Restate, word for word, every line of the data.

>>>>

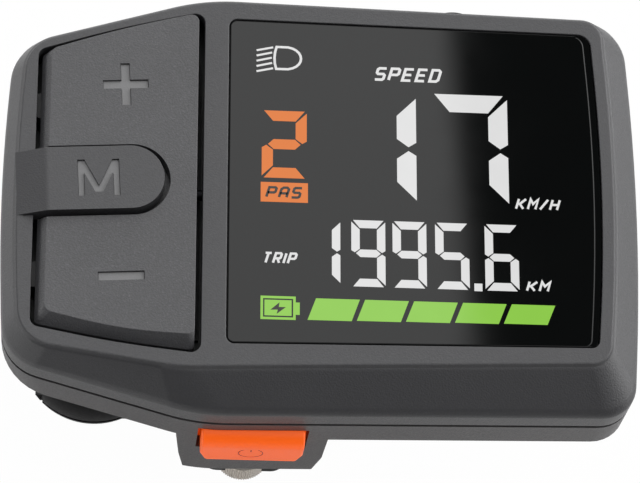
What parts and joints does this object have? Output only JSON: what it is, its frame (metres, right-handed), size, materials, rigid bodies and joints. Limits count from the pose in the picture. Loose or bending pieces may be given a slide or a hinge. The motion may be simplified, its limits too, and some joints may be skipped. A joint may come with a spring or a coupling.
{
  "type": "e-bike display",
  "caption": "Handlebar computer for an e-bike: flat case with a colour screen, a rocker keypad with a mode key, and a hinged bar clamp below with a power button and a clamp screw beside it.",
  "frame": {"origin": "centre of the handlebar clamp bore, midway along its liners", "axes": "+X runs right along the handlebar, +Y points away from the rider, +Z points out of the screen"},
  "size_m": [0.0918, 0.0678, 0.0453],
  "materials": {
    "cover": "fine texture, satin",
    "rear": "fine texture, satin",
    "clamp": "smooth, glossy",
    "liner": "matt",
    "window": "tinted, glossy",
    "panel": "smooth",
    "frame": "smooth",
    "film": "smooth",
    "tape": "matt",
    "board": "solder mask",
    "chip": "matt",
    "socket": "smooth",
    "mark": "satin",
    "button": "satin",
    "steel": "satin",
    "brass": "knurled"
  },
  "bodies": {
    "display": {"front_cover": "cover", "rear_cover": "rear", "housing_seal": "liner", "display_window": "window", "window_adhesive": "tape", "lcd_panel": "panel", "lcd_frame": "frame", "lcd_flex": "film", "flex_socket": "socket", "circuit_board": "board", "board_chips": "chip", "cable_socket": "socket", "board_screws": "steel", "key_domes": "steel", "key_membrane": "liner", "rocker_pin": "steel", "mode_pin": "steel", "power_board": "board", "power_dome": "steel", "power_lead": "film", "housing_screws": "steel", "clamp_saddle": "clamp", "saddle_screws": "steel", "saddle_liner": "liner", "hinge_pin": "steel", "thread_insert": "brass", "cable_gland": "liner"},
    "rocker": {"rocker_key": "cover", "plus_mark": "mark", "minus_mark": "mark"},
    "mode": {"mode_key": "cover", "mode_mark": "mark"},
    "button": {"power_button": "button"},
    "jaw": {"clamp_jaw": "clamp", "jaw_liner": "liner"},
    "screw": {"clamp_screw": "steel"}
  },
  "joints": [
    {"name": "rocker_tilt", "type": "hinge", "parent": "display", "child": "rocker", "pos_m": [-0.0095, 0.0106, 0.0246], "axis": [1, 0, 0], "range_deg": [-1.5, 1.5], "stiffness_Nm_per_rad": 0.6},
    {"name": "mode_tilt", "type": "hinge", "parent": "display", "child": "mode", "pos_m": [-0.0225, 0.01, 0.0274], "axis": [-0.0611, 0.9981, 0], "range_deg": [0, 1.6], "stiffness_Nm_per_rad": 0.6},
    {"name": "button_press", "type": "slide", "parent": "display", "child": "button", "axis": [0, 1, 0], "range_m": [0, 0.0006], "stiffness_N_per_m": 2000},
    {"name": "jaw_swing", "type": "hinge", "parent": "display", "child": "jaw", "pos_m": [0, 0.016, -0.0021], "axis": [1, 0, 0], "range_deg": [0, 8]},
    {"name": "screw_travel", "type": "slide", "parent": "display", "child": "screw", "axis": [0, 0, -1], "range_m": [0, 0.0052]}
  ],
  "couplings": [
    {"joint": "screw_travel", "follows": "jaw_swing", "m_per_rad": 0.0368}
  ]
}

<<<<

■ FINISHED ANSWER:
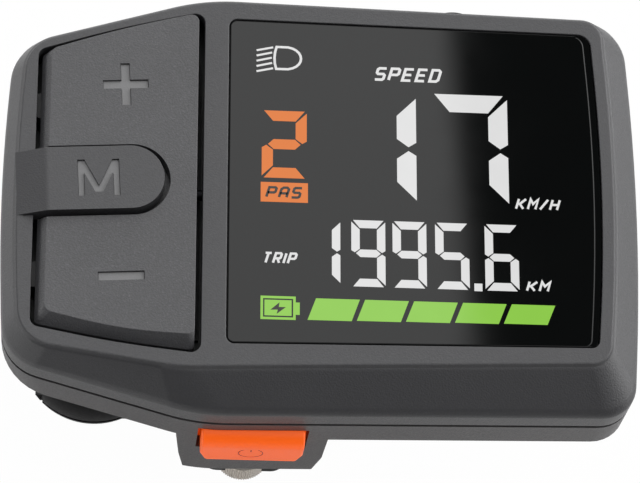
What parts and joints does this object have? Output only JSON: what it is, its frame (metres, right-handed), size, materials, rigid bodies and joints. Limits count from the pose in the picture. Loose or bending pieces may be given a slide or a hinge. The motion may be simplified, its limits too, and some joints may be skipped. A joint may come with a spring or a coupling.
{
  "type": "e-bike display",
  "caption": "Handlebar computer for an e-bike: flat case with a colour screen, a rocker keypad with a mode key, and a hinged bar clamp below with a power button and a clamp screw beside it.",
  "frame": {"origin": "centre of the handlebar clamp bore, midway along its liners", "axes": "+X runs right along the handlebar, +Y points away from the rider, +Z points out of the screen"},
  "size_m": [0.0918, 0.0678, 0.0453],
  "materials": {
    "cover": "fine texture, satin",
    "rear": "fine texture, satin",
    "clamp": "smooth, glossy",
    "liner": "matt",
    "window": "tinted, glossy",
    "panel": "smooth",
    "frame": "smooth",
    "film": "smooth",
    "tape": "matt",
    "board": "solder mask",
    "chip": "matt",
    "socket": "smooth",
    "mark": "satin",
    "button": "satin",
    "steel": "satin",
    "brass": "knurled"
  },
  "bodies": {
    "display": {"front_cover": "cover", "rear_cover": "rear", "housing_seal": "liner", "display_window": "window", "window_adhesive": "tape", "lcd_panel": "panel", "lcd_frame": "frame", "lcd_flex": "film", "flex_socket": "socket", "circuit_board": "board", "board_chips": "chip", "cable_socket": "socket", "board_screws": "steel", "key_domes": "steel", "key_membrane": "liner", "rocker_pin": "steel", "mode_pin": "steel", "power_board": "board", "power_dome": "steel", "power_lead": "film", "housing_screws": "steel", "clamp_saddle": "clamp", "saddle_screws": "steel", "saddle_liner": "liner", "hinge_pin": "steel", "thread_insert": "brass", "cable_gland": "liner"},
    "rocker": {"rocker_key": "cover", "plus_mark": "mark", "minus_mark": "mark"},
    "mode": {"mode_key": "cover", "mode_mark": "mark"},
    "button": {"power_button": "button"},
    "jaw": {"clamp_jaw": "clamp", "jaw_liner": "liner"},
    "screw": {"clamp_screw": "steel"}
  },
  "joints": [
    {"name": "rocker_tilt", "type": "hinge", "parent": "display", "child": "rocker", "pos_m": [-0.0095, 0.0106, 0.0246], "axis": [1, 0, 0], "range_deg": [-1.5, 1.5], "stiffness_Nm_per_rad": 0.6},
    {"name": "mode_tilt", "type": "hinge", "parent": "display", "child": "mode", "pos_m": [-0.0225, 0.01, 0.0274], "axis": [-0.0611, 0.9981, 0], "range_deg": [0, 1.6], "stiffness_Nm_per_rad": 0.6},
    {"name": "button_press", "type": "slide", "parent": "display", "child": "button", "axis": [0, 1, 0], "range_m": [0, 0.0006], "stiffness_N_per_m": 2000},
    {"name": "jaw_swing", "type": "hinge", "parent": "display", "child": "jaw", "pos_m": [0, 0.016, -0.0021], "axis": [1, 0, 0], "range_deg": [0, 8]},
    {"name": "screw_travel", "type": "slide", "parent": "display", "child": "screw", "axis": [0, 0, -1], "range_m": [0, 0.0052]}
  ],
  "couplings": [
    {"joint": "screw_travel", "follows": "jaw_swing", "m_per_rad": 0.0368}
  ]
}